Beginning with the 90’s, a new generations of players were coming. At a first glance, they do not look as their predecessors. They are big and surprisingly strong, fast, agile, resistant, skillful for their weight – it is the rugby’s new beginning era – it starts to be professional. The game started to be faster (much faster), longer (much "longer" – effective time playing grew up from 15′ to 30’ in boring matches to 55-60′ in intense ones) and it became dangerously tougher…much tougher!
I do not know if it was voluntary induced or it came as a natural result of the competition or concurrence process, or maybe because of the progresses in sport sciences (especially in nutritional and supplemental sciences!) – it may be a bit of all – but one thing is certain: rugby evolved into a different sport – it crossed the frontier and became a game of speed, agility and strength – actually one of the key word is POWER. Today, players have to be capable to deliver constantly the same repetitive high intensity efforts and performance during the whole period of the game. In rugby some players are specialized more than the others; it depends on the positions they occupy in the field, but ALL of them have to participate in all the phase of the game – fixes, defensive, and offensive – so they are brought to execute the same tasks during the game. It does not matter which post they play, the rugby players have to run, tackle, pass, kick and catch the ball in full speed perfectly.
Rugby: Agility, Balance, Coordination & Power
To resume, I would conclude this is what modern rugby is all about: agility, balance, coordination and power. In the same time the discipline necessitates an important endurance capacity… Well, it was at the beginning, during the "romantic era" as we like to call it. Today, rugby players need "less endurance" but rather fast recovering capacities. Some will say that they are linked. The answer is “Yes” but not necessary as some "classics" understand it. More on this later.
All these changes – bigger, faster, longer – improved the quality of the show, money arrived, competitions multiplied – players passed from 13 games per year average (maximum 20 for national teams components) to a 30-35 games/year average (even 50 for national teams components). To the old dilemma of rugby coaching staff (i.e. how to make players competitive in all fitness components) a new one appeared and got added to it – to keep players healthy, fresh and competitive and if possible, to “last” as long as possible. Well, how to do that when it has been statistically proved that most injuries in rugby are due to the training process and not related to matches. This is by far one of the most complex issues that coaches have to face with and that pushes them in to rethink their perspective: objectives, methods, programs, etc.
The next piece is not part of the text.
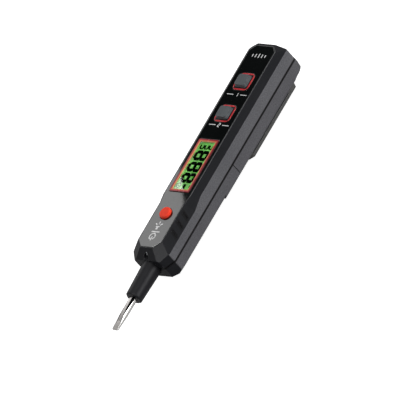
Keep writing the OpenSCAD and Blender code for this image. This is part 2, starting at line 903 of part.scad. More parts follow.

It is hard to preserve a healthy body so harshly challenged to become in the same time specialized but also multipurpose adapted, without increasing the risks of damaging it "very soon" or "fast", especially in a running contact sport. In southern hemisphere a professional player’s career lasts in average 2 to 3 years. And that’s for more of 50% of them. Protections are not very effective – I’d say even “symbolic” and it’s the only sport were the contact means a 100 kilos of muscles, bones and determination can hit the ball carrier at 30 km/h… If the ball carrier runs at 30 km/h himself, I’ll let you do the math. In Rugby League it happens that you can get hit by 200 kilos at the same speed. If the contact and impact comes on a small surface, a Mike Tyson punch could be a joke…. It is similar with American football or hockey (if not, worse), but without protection! For a better comprehension regarding contact and impacts, this short video in YouTube might help (apologize for the sound quality but today’s young audience needs epic stories :)
All these make rugby a potentially high risk discipline… So every method which could help saving some energy, reducing the risk of injury and “make it last longer”, it is extremely welcomed!.. And so is Electrical Muscle Stimulation (EMS)!